Naysayers will say Northrup is just covering for the fact he doesn’t want to risk losing to a girl, but if that’s the case he’s still correct. Those naysayers indict their own magical thinking since if they’re admitting there is a supposed stigma in losing to a girl doesn’t that then also reveal the lack of honor in beating one in such a pursuit?
There is no honor in winning like this, and a culture that encourages its males to pursue victory without honor is setting a very dangerous precedent indeed. Men who have sought victory without honor have often committed the worst atrocities in human history. Furthermore, with that history as our guide it’s ironic to note that in cultures that do this very thing women are the most subjugated and restricted—not the other way around.
Why? Because women have a sense of honor as well as a source of “credit and distinction.” In the moral tradition that founded this country it was believed that men and women were created equally. Granted, much of that equality had to be attained in areas of life where it should’ve been the natural order of things, but violating the natural order of things in order to obtain some flawed notion of equality equally has no honor. Or, as my mama used to tell me growing up, two wrongs don’t make a right.

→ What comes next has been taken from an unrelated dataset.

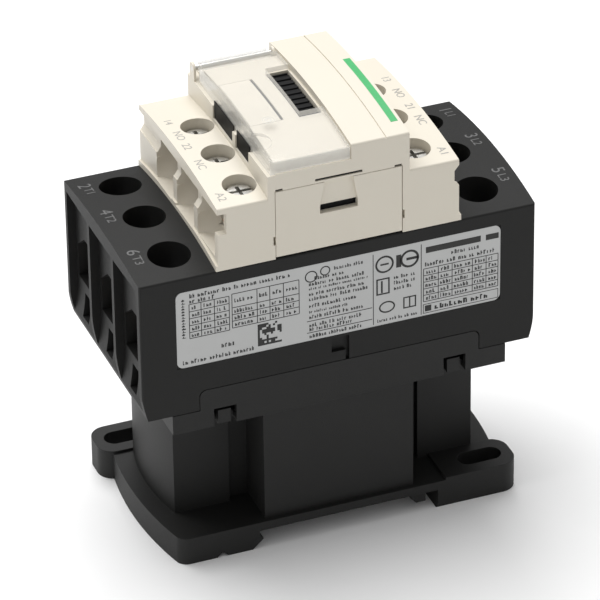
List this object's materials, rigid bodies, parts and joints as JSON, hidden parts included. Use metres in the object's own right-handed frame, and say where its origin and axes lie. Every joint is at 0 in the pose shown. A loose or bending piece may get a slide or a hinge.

No other religious tradition in the history of this planet gives as much equality to women as does the Judeo-Christian one. For Moses to state that God created them, male and female, equally in His own image was not just a revolutionary thought to the ancient world but remains one to the majority of the world today.
However, equality does not equal sameness.

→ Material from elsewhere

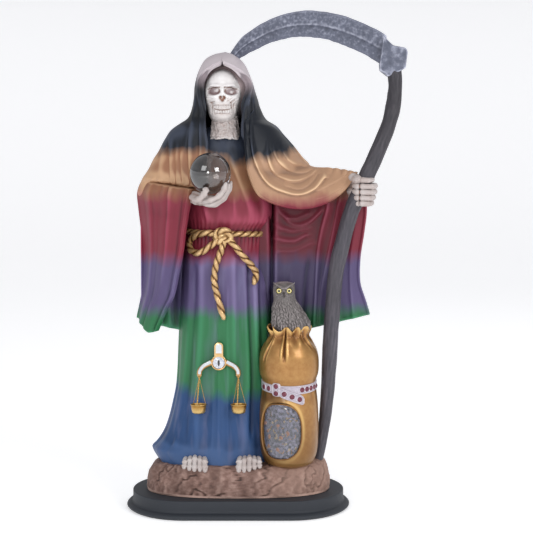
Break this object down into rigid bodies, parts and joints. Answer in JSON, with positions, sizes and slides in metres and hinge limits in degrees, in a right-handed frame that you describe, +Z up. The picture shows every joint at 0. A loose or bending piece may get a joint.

Before God you and your boss have equal merit as each being created in His image, but you don’t each have the same authority or responsibilities in this life, and when you attempt to usurp his authority or responsibilities there are consequences. Similarly, my lovely bride and I are of equal merit in the eyes of God and are to treat each other that way. Nonetheless, we don’t each have the same authority and responsibility.
To the egalitarians reading this, or women who unfortunately grew up without a real man as a father or are currently married to a scoundrel or a wimp so they struggle to trust masculinity, what I just wrote seems old school—but that doesn’t mean it isn’t true.
If you’re one of those aforementioned types of skeptics let me ask you a simple question: was taxes higher or lower, was crime higher or lower, was children’s literacy higher or lower, and was the divorce rate higher or lower when our culture still embraced what I believe than it is now that we embrace what you believe?
That’s what I thought.
This is because this isn’t just my belief at all. Instead it is the natural order of things—or the “Laws of Nature and of Nature’s God.” To align with the natural order brings harmony. To violate it brings chaos, which in our day often manifests itself in all the societal ills the so-called “Great Society” (see that as the taxpayer) is asked to pick up the tab to clean up.
No civilized culture in human history I can think of sent its women off to war or encouraged its women to physically compete with the men as we are doing today. In fact, I’m not sure I can think of too many uncivilized savages who did, either. Even in those barbaric cultures the men still had enough honor to protect their own women, even if they weren’t very kind to the females in the tribe they just conquered.
Why is it that if you were walking down the street after school and saw two boys wrestling with each other, even if they were a little rough and sweaty, you wouldn’t think of separating them unless one was bleeding?
Why is it that if you saw a girl and a boy in the same situation you would?
Why is it that when my son gets rough with his sisters I pull him aside and teach him that he has to protect them from other boys, not treat them like other boys?
Why would a father be comfortable with a teenage boy manhandling his daughter, including her most intimate areas as wrestlers often do, when if he saw a teenage boy doing that to her in a parked car on a Friday night he might be inclined to take advantage of his Second Amendment freedoms?
The answer is simple, because men and women are different. They are separate and distinct, and to treat them as such not only is honorable but bestows honor on each. It is not the girl’s job to live out her daddy’s misspent regrets that he never had a son, instead it’s her daddy’s job to give her the unique honor as his beloved princess she deserves. Nor is it mommy’s job to encourage her Princess Boy, but instead give her prince the honor of learning how to protect her and provide for her so that he may adequately do that for another man’s princess one day.
If there is no honor in losing to a girl in such a pursuit, then there is no honor in defeating one, either. The Iowa High School Athletics Association doesn’t allow boys to compete in girls’ sports, and no father in his right mind would have his son do it even if he could because there is no honor in it. The ridicule rightly outweighs the reward.
For years I’ve done a lot of good-natured jesting at the expense of the sport of wrestling, mainly because it was the source of some of my most embarrassing moments as a youngster. Nonetheless, I’ve always had a lot of respect at the honor that is a part of the sport’s subculture. It’s a rigid sport that frankly I wasn’t tough enough for that in this state has turned many a boy into a man with the adversity one must overcome to engage in it successfully.
It seems to me the one that is living out that life lesson on a very public stage is the child the adults are supposed to be teaching it to, not the adults who are supposed to be doing the teaching.